::: Raw data

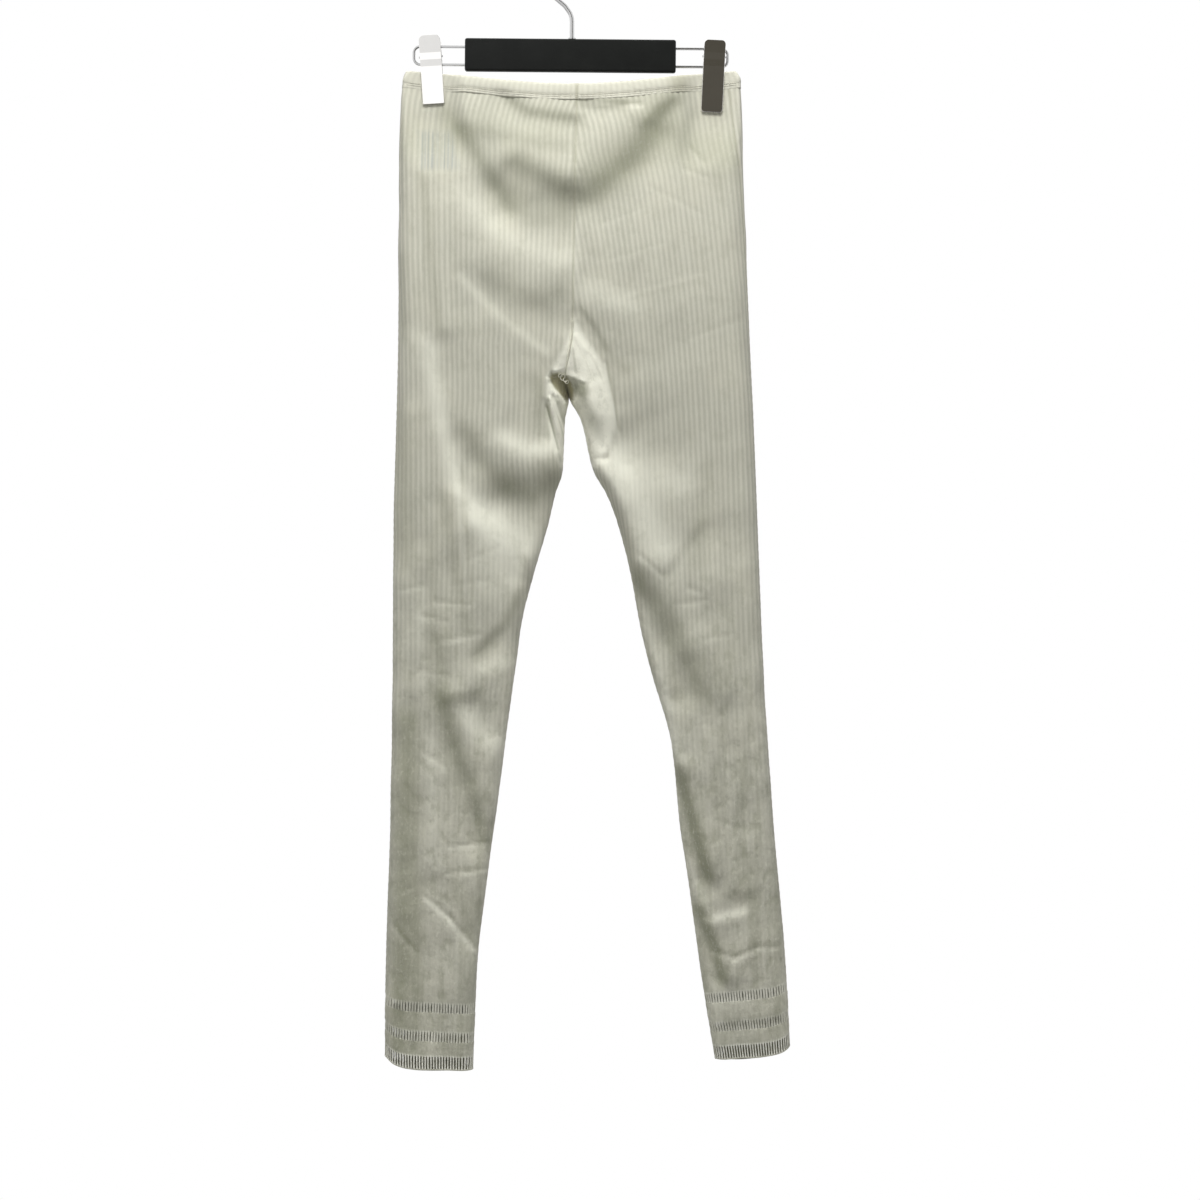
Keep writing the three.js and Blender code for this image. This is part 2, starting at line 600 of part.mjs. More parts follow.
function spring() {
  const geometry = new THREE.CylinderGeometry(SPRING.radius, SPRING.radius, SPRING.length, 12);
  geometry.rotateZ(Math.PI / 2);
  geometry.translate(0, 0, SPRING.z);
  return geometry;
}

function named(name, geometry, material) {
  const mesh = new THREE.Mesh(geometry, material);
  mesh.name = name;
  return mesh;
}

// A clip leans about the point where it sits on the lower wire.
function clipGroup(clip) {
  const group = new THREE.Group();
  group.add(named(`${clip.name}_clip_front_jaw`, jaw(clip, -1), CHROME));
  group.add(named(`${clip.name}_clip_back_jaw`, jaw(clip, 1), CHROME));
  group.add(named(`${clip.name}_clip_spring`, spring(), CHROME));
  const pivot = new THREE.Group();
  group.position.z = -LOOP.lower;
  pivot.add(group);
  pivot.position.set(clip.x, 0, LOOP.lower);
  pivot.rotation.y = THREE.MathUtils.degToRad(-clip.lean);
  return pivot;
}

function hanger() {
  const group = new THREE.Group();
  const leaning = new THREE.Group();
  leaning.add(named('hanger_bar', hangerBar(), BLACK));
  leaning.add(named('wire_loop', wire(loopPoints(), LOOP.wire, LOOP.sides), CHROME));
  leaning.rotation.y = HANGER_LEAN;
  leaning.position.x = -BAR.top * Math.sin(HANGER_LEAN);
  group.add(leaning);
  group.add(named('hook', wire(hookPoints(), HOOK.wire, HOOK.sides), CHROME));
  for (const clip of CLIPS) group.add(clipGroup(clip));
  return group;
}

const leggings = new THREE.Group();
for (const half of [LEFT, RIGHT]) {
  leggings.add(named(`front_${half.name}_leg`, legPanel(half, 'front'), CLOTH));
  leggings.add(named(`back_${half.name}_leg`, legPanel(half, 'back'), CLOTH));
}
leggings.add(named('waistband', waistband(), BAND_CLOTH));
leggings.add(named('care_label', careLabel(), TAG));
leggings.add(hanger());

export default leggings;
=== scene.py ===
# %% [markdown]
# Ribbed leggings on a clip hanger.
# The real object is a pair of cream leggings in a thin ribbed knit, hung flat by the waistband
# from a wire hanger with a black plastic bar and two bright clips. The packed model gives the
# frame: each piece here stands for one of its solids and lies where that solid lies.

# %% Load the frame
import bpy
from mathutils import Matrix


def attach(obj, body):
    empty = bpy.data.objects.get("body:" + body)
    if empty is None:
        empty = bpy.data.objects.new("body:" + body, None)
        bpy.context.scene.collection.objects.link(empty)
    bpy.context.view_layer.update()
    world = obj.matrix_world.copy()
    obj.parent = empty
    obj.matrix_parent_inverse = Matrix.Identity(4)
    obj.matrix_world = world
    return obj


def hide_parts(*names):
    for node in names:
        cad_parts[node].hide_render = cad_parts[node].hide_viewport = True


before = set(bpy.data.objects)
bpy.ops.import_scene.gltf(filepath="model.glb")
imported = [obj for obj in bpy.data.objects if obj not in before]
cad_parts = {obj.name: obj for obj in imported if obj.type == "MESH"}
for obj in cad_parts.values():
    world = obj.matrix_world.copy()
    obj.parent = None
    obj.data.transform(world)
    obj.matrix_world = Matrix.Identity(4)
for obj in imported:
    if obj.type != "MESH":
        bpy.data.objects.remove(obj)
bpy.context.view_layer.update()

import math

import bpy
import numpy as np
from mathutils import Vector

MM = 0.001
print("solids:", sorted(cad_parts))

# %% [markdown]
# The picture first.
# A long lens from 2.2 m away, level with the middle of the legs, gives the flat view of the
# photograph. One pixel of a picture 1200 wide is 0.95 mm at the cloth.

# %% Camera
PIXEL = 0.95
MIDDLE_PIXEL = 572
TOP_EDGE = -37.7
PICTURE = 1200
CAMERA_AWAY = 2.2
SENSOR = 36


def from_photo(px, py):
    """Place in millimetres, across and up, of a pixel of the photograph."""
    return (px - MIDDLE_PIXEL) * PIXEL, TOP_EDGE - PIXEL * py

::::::

### [Work to complete]
Reproduce the material in full, with no word added or dropped.

### [Output for this task]
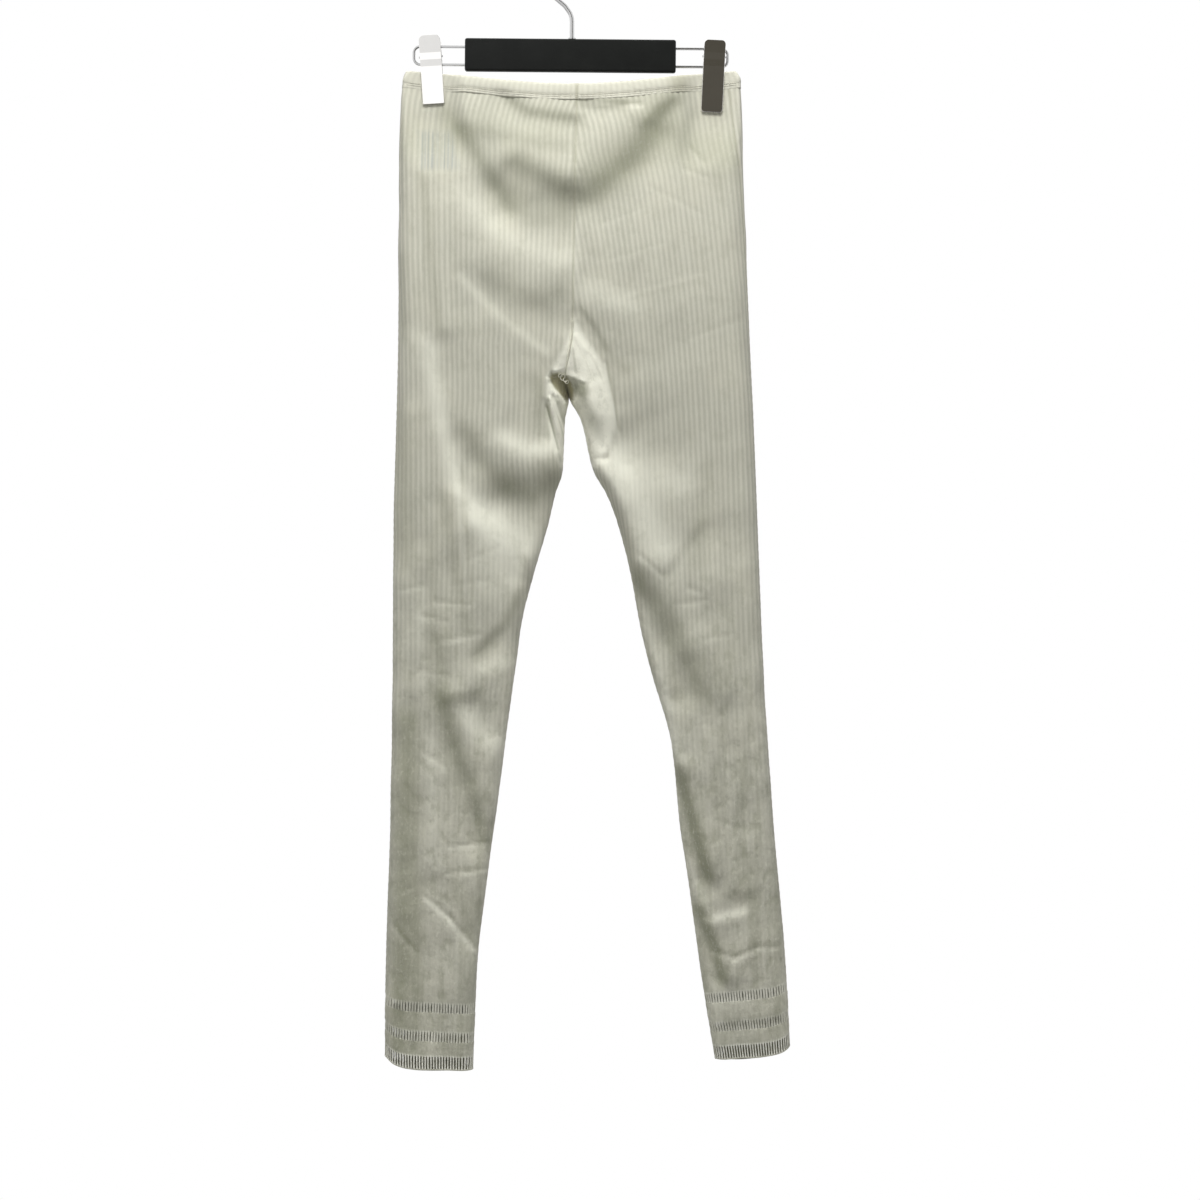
Keep writing the three.js and Blender code for this image. This is part 2, starting at line 600 of part.mjs. More parts follow.
function spring() {
  const geometry = new THREE.CylinderGeometry(SPRING.radius, SPRING.radius, SPRING.length, 12);
  geometry.rotateZ(Math.PI / 2);
  geometry.translate(0, 0, SPRING.z);
  return geometry;
}

function named(name, geometry, material) {
  const mesh = new THREE.Mesh(geometry, material);
  mesh.name = name;
  return mesh;
}

// A clip leans about the point where it sits on the lower wire.
function clipGroup(clip) {
  const group = new THREE.Group();
  group.add(named(`${clip.name}_clip_front_jaw`, jaw(clip, -1), CHROME));
  group.add(named(`${clip.name}_clip_back_jaw`, jaw(clip, 1), CHROME));
  group.add(named(`${clip.name}_clip_spring`, spring(), CHROME));
  const pivot = new THREE.Group();
  group.position.z = -LOOP.lower;
  pivot.add(group);
  pivot.position.set(clip.x, 0, LOOP.lower);
  pivot.rotation.y = THREE.MathUtils.degToRad(-clip.lean);
  return pivot;
}

function hanger() {
  const group = new THREE.Group();
  const leaning = new THREE.Group();
  leaning.add(named('hanger_bar', hangerBar(), BLACK));
  leaning.add(named('wire_loop', wire(loopPoints(), LOOP.wire, LOOP.sides), CHROME));
  leaning.rotation.y = HANGER_LEAN;
  leaning.position.x = -BAR.top * Math.sin(HANGER_LEAN);
  group.add(leaning);
  group.add(named('hook', wire(hookPoints(), HOOK.wire, HOOK.sides), CHROME));
  for (const clip of CLIPS) group.add(clipGroup(clip));
  return group;
}

const leggings = new THREE.Group();
for (const half of [LEFT, RIGHT]) {
  leggings.add(named(`front_${half.name}_leg`, legPanel(half, 'front'), CLOTH));
  leggings.add(named(`back_${half.name}_leg`, legPanel(half, 'back'), CLOTH));
}
leggings.add(named('waistband', waistband(), BAND_CLOTH));
leggings.add(named('care_label', careLabel(), TAG));
leggings.add(hanger());

export default leggings;
=== scene.py ===
# %% [markdown]
# Ribbed leggings on a clip hanger.
# The real object is a pair of cream leggings in a thin ribbed knit, hung flat by the waistband
# from a wire hanger with a black plastic bar and two bright clips. The packed model gives the
# frame: each piece here stands for one of its solids and lies where that solid lies.

# %% Load the frame
import bpy
from mathutils import Matrix


def attach(obj, body):
    empty = bpy.data.objects.get("body:" + body)
    if empty is None:
        empty = bpy.data.objects.new("body:" + body, None)
        bpy.context.scene.collection.objects.link(empty)
    bpy.context.view_layer.update()
    world = obj.matrix_world.copy()
    obj.parent = empty
    obj.matrix_parent_inverse = Matrix.Identity(4)
    obj.matrix_world = world
    return obj


def hide_parts(*names):
    for node in names:
        cad_parts[node].hide_render = cad_parts[node].hide_viewport = True


before = set(bpy.data.objects)
bpy.ops.import_scene.gltf(filepath="model.glb")
imported = [obj for obj in bpy.data.objects if obj not in before]
cad_parts = {obj.name: obj for obj in imported if obj.type == "MESH"}
for obj in cad_parts.values():
    world = obj.matrix_world.copy()
    obj.parent = None
    obj.data.transform(world)
    obj.matrix_world = Matrix.Identity(4)
for obj in imported:
    if obj.type != "MESH":
        bpy.data.objects.remove(obj)
bpy.context.view_layer.update()

import math

import bpy
import numpy as np
from mathutils import Vector

MM = 0.001
print("solids:", sorted(cad_parts))

# %% [markdown]
# The picture first.
# A long lens from 2.2 m away, level with the middle of the legs, gives the flat view of the
# photograph. One pixel of a picture 1200 wide is 0.95 mm at the cloth.

# %% Camera
PIXEL = 0.95
MIDDLE_PIXEL = 572
TOP_EDGE = -37.7
PICTURE = 1200
CAMERA_AWAY = 2.2
SENSOR = 36


def from_photo(px, py):
    """Place in millimetres, across and up, of a pixel of the photograph."""
    return (px - MIDDLE_PIXEL) * PIXEL, TOP_EDGE - PIXEL * py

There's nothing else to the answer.